Dutton says that "California already has an abysmal 70 percent recidivism rate from rehabilitation programs." Not true. We might have a 70 percent recidivism rate from prisons, but just about everybody knows (not including the Senator, apparently) that very little money is spent in this state on rehabilitation. Dutton also says it would be a crime (so to speak) for a "rehabilitated" inmate (the quotes are his, implying that a "rehabilitated inmate" would be an oxymoron) to re-enter society and accept a job during this deep recession that might otherwise be taken by a "law-abiding constituent." With attitudes like this, no wonder recidivism is high!

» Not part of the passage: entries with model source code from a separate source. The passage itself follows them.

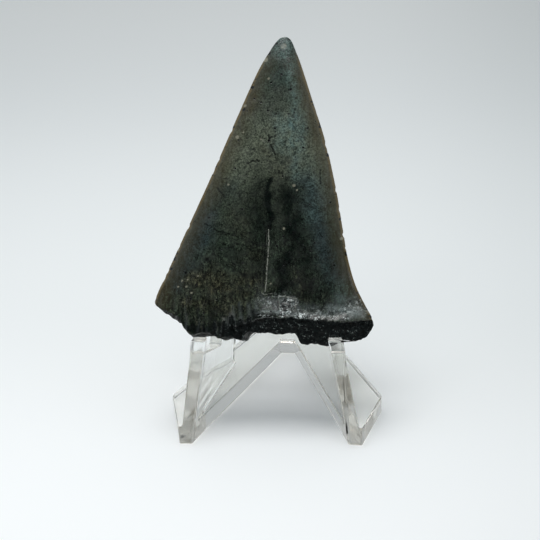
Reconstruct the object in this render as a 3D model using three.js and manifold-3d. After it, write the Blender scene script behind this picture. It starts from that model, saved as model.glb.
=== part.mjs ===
// Crown of a fossil shark tooth, leaning on a clear one-piece display easel.
// Millimetres, +Z up, +X to the right and +Y to the back as the tooth is seen from the front.
// The easel is modelled with y = 0 at its front feet; the whole group is then shifted so that
// the origin is the bottom centre of the pair's bounding box.

import * as THREE from 'three';
import { mergeVertices } from 'three/addons/utils/BufferGeometryUtils.js';
import Module from 'manifold-3d';

const wasm = await Module();
wasm.setup();

// ---- Driving dimensions ----

const EASEL = {
  plateHeight: 4.8,
  footOuter: 24.6, // half-width over the front feet
  footInner: 21.1, // half-width between the front feet
  cornerX: 29.6, // the widest point of the plate, at cornerY
  cornerY: 18.5,
  rimToe: 0.46, // how far the outer rim closes in for each mm towards the back
  notchHalf: 2.0, // flat inner end of the V between the arms
  notchY: 51.8,
  rearY: 64.0,
  cornerRadius: 1.5,
  rearRadius: 5.0,
  footRadius: 0.8,
};

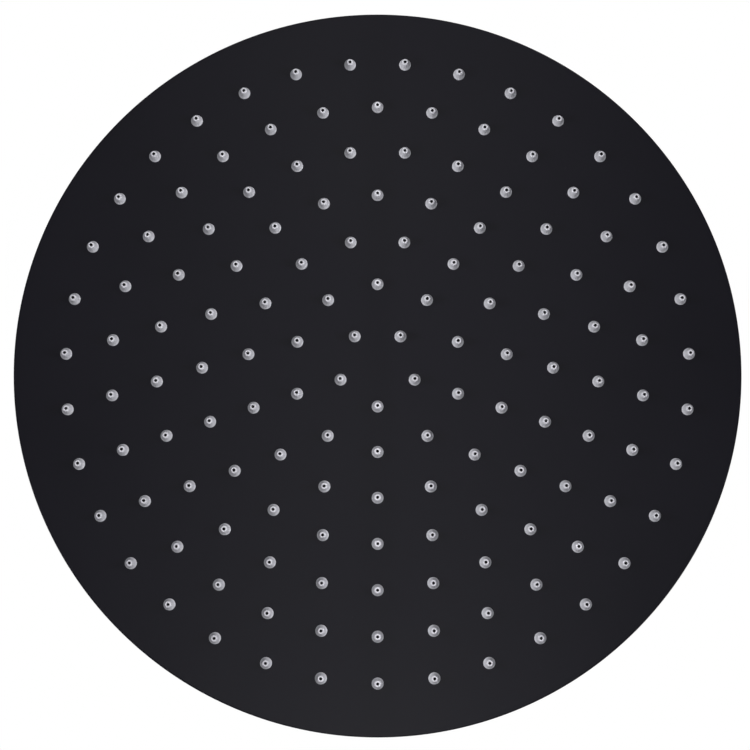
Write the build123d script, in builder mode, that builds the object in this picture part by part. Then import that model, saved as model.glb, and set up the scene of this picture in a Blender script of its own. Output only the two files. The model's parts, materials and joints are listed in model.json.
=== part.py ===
"""Round rain shower head on a ball swivel, 300 mm across.

Millimetres. +Z is up, along the inlet. The origin is the centre of the inlet's mouth, so the whole
head hangs below it and its spray face looks down. Every height is worked out downwards from there:
socket, ball, boss, centre plate, back plate, chamber, face plate, nozzle tips.
"""

import os

from build123d import *

# ---- Driving dimensions ------------------------------------------------------------------------

# Plates
head_diameter = 300.0
face_sheet = 1.0
back_sheet = 1.0
chamber_gap = 2.2  # clear height between the two plates
rim_land = 9.0  # flat ring where the plates lie on each other and are welded
rim_edge_radius = 0.8  # rounded lower edge of the face plate
back_edge_radius = 0.4
step_run = 5.0  # width of the slope from the land up to the field
dome_rise = 5.0
dome_top_radius = 34.0
dome_to_studs = 11.0  # from the foot of the dome to the inner ring of studs
stamped_radius = 3.0  # bends of the stamped back plate

# Nozzle pattern: ring n has n times five nozzles
ring_count = 7
nozzles_in_first_ring = 5
first_ring_radius = 16.05
rim_to_last_ring = 21.6

# One silicone nozzle
nozzle_height = 4.8  # how far it stands out of the face plate
nozzle_neck_diameter = 3.8  # in the plate's hole
nozzle_base_overhang = 0.6  # of the base and the flange over the neck, which hold the plate between them
nozzle_flange_overhang = 0.8
nozzle_base_height = 0.55
nozzle_shoulder_diameter = 3.9
nozzle_shoulder_height = 1.5
nozzle_tip_diameter = 2.4
nozzle_tip_round = 0.3
nozzle_outlet_diameter = 1.0
nozzle_outlet_length = 1.6
nozzle_inlet_diameter = 2.2
nozzle_flange_thickness = 0.6

# Tie studs between the plates
stud_diameter = 5.0
spigot_diameter = 3.0  # thinner end that goes through the back plate
studs_in_ring = 10
stud_rings = (4, 6)  # the studs stand midway between nozzle ring n and ring n + 1

# Centre plate and boss
centre_plate_margin = 6.0  # from the centre plate's rim to the edge of the raised centre
centre_plate_thickness = 1.5
centre_plate_chamfer = 0.6
boss_flange_overhang = 4.0  # beyond the outside thread
boss_flange_thickness = 2.0
boss_wall = 1.65  # between the ball cup and the outside thread
boss_floor = 1.15  # from the cup's lowest point down to the boss's seat
boss_bore_radius = 6.0
boss_spigot_wall = 3.0
boss_spigot_stand_out = 0.5  # how far the spigot reaches into the chamber
boss_rim_drop = 1.5  # from the ball's centre down to the boss's rim
boss_lead_in = 0.8

# Ball, seal and liner, all centred on one point
ball_radius = 9.75
ball_flat_cut = 1.35  # cut off the bottom of the ball
seal_thickness = 1.4
seal_angles = (120.0, 146.0)  # from straight up, seen from the ball's centre
liner_thickness = 1.0
liner_angles = (64.0, 84.0)
waterway_radius = 4.2
neck_wall = 1.8

# Collar nut
collar_wall = 1.9  # from its inside thread out to a flat
collar_lip = 1.8  # its top stands this far above the liner's seat
collar_gap = 1.0  # between its underside and the boss's flange
collar_shoulder_drop = 1.0
collar_seat_angle = 58.0  # where the seat ends and the opening begins
collar_opening_slope = 22.0  # of the opening's wall, from straight up
collar_chamfer_angle = 30.0
collar_chamfer_width = 1.4

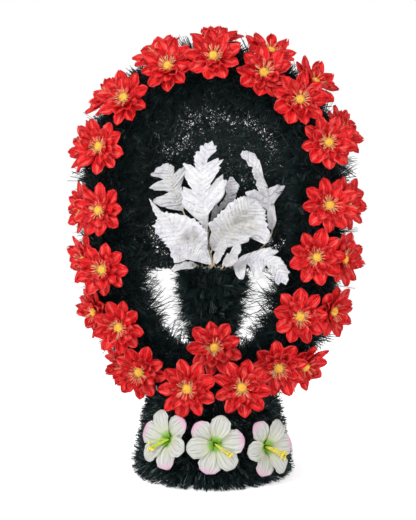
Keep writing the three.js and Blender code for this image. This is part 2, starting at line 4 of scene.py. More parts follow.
import bpy
import numpy as np
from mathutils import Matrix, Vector

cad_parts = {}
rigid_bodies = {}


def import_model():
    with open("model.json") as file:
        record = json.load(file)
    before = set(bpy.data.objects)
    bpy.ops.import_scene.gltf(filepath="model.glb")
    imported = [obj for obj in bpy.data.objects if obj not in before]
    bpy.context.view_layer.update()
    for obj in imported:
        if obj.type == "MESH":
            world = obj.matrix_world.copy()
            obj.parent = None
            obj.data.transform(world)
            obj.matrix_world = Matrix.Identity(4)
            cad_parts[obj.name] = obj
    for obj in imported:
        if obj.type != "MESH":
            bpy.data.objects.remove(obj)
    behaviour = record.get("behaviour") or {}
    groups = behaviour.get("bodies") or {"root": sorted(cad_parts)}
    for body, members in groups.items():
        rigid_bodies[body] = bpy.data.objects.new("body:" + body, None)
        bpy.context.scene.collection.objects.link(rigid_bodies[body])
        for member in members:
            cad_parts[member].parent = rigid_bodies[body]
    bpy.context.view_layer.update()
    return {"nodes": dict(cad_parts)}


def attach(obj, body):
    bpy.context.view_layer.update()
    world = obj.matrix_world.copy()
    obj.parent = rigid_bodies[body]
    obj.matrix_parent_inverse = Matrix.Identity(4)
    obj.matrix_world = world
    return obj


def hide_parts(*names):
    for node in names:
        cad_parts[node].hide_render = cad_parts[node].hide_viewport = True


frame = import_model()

MM = 0.001
UP = np.array((0.0, 0.0, 1.0))
FRONT = np.array((0.0, -1.0, 0.0))
RIGHT = np.array((1.0, 0.0, 0.0))


# Small helpers


def unit(v):
    v = np.asarray(v, float)
    return v / (np.linalg.norm(v, axis=-1, keepdims=True) + 1e-12)


def blend(a, b, k):
    return a + (b - a) * k


def node_points(name):
    """The distinct points of a CAD node, in millimetres."""
    mesh = frame["nodes"][name].data
    co = np.empty(len(mesh.vertices) * 3)
    mesh.vertices.foreach_get("co", co)
    return np.unique(np.round(co.reshape(-1, 3) / MM, 3), axis=0)


class Parts:
    """Gathers points and faces of one piece, then makes its mesh object."""

    def __init__(self):
        self.points, self.values, self.faces, self.slots = [], [], [], []
        self.count = 0

    def add(self, points, faces, slot=0, values=None):
        points = np.asarray(points, float).reshape(-1, 3)
        if values is None:
            values = np.zeros((len(points), 4))
        values = np.asarray(values, float).reshape(len(points), -1)
        if values.shape[1] == 3:
            values = np.concatenate([values, np.zeros((len(points), 1))], 1)
        self.points.append(points)
        self.values.append(values)
        for f in faces:
            self.faces.append(np.asarray(f, np.int32) + self.count)
            self.slots.append(slot)
        self.count += len(points)

    def make(self, name, materials, nodes=(), smooth=True):
        points = np.concatenate(self.points) * MM
        corners = np.concatenate([f.ravel() for f in self.faces])
        sizes = np.concatenate([np.full(len(f), f.shape[1]) for f in self.faces])
        starts = np.concatenate(([0], np.cumsum(sizes)[:-1]))
        slots = np.concatenate([np.full(len(f), s) for f, s in zip(self.faces, self.slots)])
        mesh = bpy.data.meshes.new(name)
        mesh.vertices.add(len(points))
        mesh.vertices.foreach_set("co", points.ravel())
        mesh.loops.add(len(corners))
        mesh.loops.foreach_set("vertex_index", corners.astype(np.int32))
        mesh.polygons.add(len(sizes))
        mesh.polygons.foreach_set("loop_start", starts.astype(np.int32))
        mesh.polygons.foreach_set("material_index", slots.astype(np.int32))
        mesh.polygons.foreach_set("use_smooth", np.full(len(sizes), smooth))
        mesh.update(calc_edges=True)
        values = np.concatenate(self.values)
        place = mesh.attributes.new("place", "FLOAT_VECTOR", "POINT")
        place.data.foreach_set("vector", values[:, :3].ravel())
        if values[:, 3].any():
            fold = mesh.attributes.new("fold", "FLOAT", "POINT")
            fold.data.foreach_set("value", values[:, 3].astype(np.float32))
        for m in materials:
            mesh.materials.append(m)
        obj = bpy.data.objects.new(name, mesh)
        bpy.context.scene.collection.objects.link(obj)
        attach(obj, "root")
        if nodes:
            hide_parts(*nodes)
        return obj


def shell(grid, thickness):
    """Closes a grid of points into a thin sheet."""
    rows, cols = grid.shape[:2]
    normal = unit(np.cross(np.gradient(grid, axis=0), np.gradient(grid, axis=1)))
    top = (grid + normal * thickness / 2).reshape(-1, 3)
    bottom = (grid - normal * thickness / 2).reshape(-1, 3)
    i = np.arange(rows * cols).reshape(rows, cols)
    quads = np.stack([i[:-1, :-1], i[1:, :-1], i[1:, 1:], i[:-1, 1:]], -1).reshape(-1, 4)
    n = rows * cols
    loop = np.concatenate([i[:, 0], i[-1, 1:], i[-2::-1, -1], i[0, -2:0:-1]])
    nxt = np.roll(loop, -1)
    rim = np.stack([nxt, loop, loop + n, nxt + n], -1)
    return np.concatenate([top, bottom]), [np.concatenate([quads, quads[:, ::-1] + n, rim])]


def ring_quads(rows, sides, first=0):
    """The point numbers of stacked closed rings, and the quads between the rings."""
    i = first + np.arange(rows * sides).reshape(rows, sides)
    j = np.roll(i, -1, axis=1)
    return i, np.stack([i[:-1], j[:-1], j[1:], i[1:]], -1).reshape(-1, 4)


def tube(path, radii, sides=6):
    """A closed tube along a path of points."""
    path = np.asarray(path, float)
    radii = np.broadcast_to(radii, len(path))
    along = unit(np.gradient(path, axis=0))
    ref = RIGHT if abs(along[0] @ RIGHT) < 0.8 else UP
    points = []
    for p, t, r in zip(path, along, radii):
        a = unit(np.cross(t, ref))
        b = np.cross(t, a)
        ref = np.cross(a, t)
        turn = 2 * np.pi * np.arange(sides) / sides
        points.append(p + r * (np.outer(np.cos(turn), a) + np.outer(np.sin(turn), b)))
    i, quads = ring_quads(len(path), sides)
    return np.concatenate(points), [quads, i[:1, ::-1], i[-1:]]


def to_world(points, origin, x, y, z):
    return origin + points[..., :1] * x + points[..., 1:2] * y + points[..., 2:3] * z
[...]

Not embarrassed at using fear tactics, Dutton states that unless California's liberals come to their senses soon, someone could become the victim of another wanton killing. Parolee Charles Samuel, he says, has been arrested by police and is suspected of slashing the throat of a 17-year-old high school student. (Note that he doesn't say that Charles Samuel has been convicted of this crime, only that he's been arrested; another great American principle -- innocent until proven guilty -- bites the dust.) "Releasing hardened criminals to make prison more roomy and comfortable for the remaining criminals is both foolish and short-sighted...[T]he liberals' love affair with criminals now risks the safety of every Californian -- including themselves." Perhaps the conservatives' hate affair with social justice is just as much to blame.

Suppose, hypothetically, you had to be in the same room for a couple of hours with a politician who can't use the word "liberal" without combining it with character-assassination-style insults or a guy who stole a pair of socks worth $2.50. With whom would you feel safer?


  1. Your hypothesis stated immediately after Sen. Webb's quote doesn't make sense in the context of this piece or of the American criminal justice system more generally.

    Specifically, you stated that 82% of all persons are in prison for non-violent crimes. That means usually one thing: drugs. If you want to know why we have such high incarceration rates, it's because we criminalize severely drugs in ways most other countries don't. Ceasing to prohibit willing transactions between people would solve most of the problems cited here.

    Also do note that "innocent until proven guilty" is a principle only applying to legal sanction. I am perfectly allowed to believe someone is guilty regardless of whether they've been convicted of anything. I just don't have the power to send them to jail. The state must consider the accused innocent until proven guilty. The people can think and say what they want.

  2. Yes, the people can think and say what they want... but shouldn't the dissemination of accurate information... and the responsibility to seek it... be components of that freedom? Otherwise, we are "free" to justify atavistic beliefs such as White supremacy, the inferiority of women, and other misinformed notions that impede social evolution.

    Ron, can you please provide us with more information about the takeover of our prison system by private, corporate contractors? Most people don't know it, but the government is relinquishing the responsibility for prisoner rehabilitation to corporate operational models that have given us the pharmaceutical and health insurance juggernauts.

    When can I have lunch with that hapless third-striker?

  3. Dutton's rhetoric reminds me of George Bush & Willie Horton.